Learn to be comfortable with hardships and embrace the struggle.
4. Stop comparing your P&L to Those of Others on Social Media
If you’ve ever found yourself evaluating your trading performance by comparing your P&L to others’ who post theirs on social media, know that you’re not alone.
Many of us have done it, and it has made us feel quite insecure to see so many traders generating huge profits while we are stuck in a drawdown.
To begin, you must remember that not everyone is trading with the same amount of money as you are.
As a result, their drawdowns and profits will be proportional to their capital and risk appetite, depending on the size of their account.
Trading success isn’t measured by comparing your profit and loss to that of others.
If you want to see if you’re becoming better, compare your current process to the one you previously used.
Do you think you’re doing a better job of controlling your risk?
Are you consistently adhering to the rules?
Do you have a stronger grip on your emotions than you did before?
How does losing a trade make you feel today versus how it made you feel previously?
The best approach to assess your trading progress is to ask yourself these questions.
Money is the final product of the trading process, as I previously stated in this post.

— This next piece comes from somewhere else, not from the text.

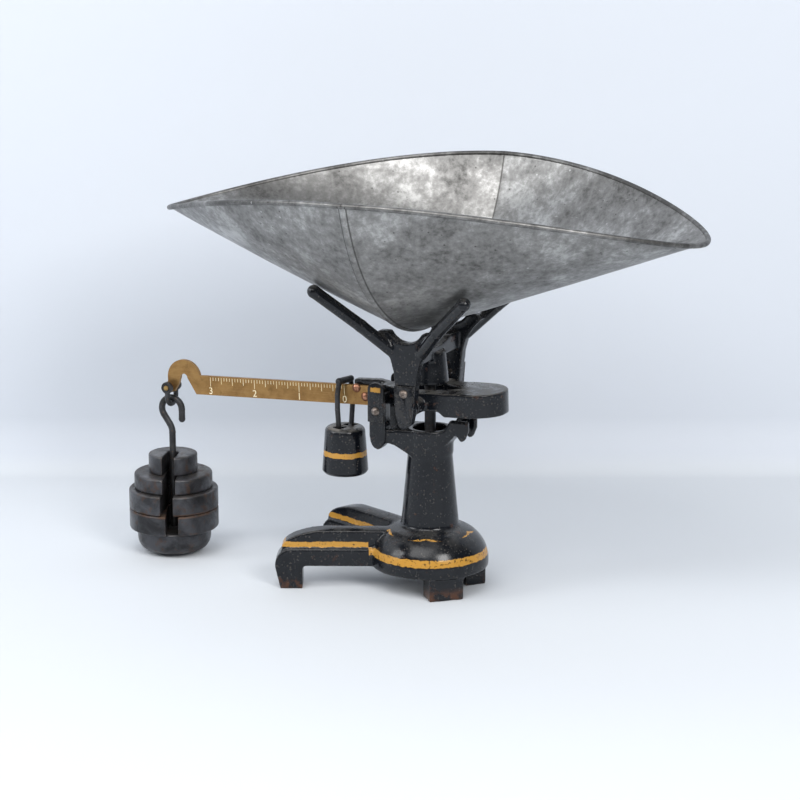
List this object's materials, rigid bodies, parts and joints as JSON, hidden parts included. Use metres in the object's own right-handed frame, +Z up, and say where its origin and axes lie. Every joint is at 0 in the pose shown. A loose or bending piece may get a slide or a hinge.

There is no other method to improve the result except to work on improving your process and trade plan.
If you’re a novice, I’d advise you to avoid following accounts on social media that routinely post their profits.
Do give heed to accounts that discuss trading approaches and psychology.
Follow people who inspire you to better your trading process and add value.
It’s sad to see how many individuals are fooled by catfish accounts on social media, which boast of unnatural profit daily.
Keep in mind that there is a lot of sophisticated software out there that can manipulate P&L data.
As a result, I strongly advise you to stop engaging with such accounts and instead follow fantastic people that offer value to your life.
I hope that by sharing my ways of dealing with emotions in this post, you will be better equipped to handle your own.
After all, your mental well-being will influence your actions.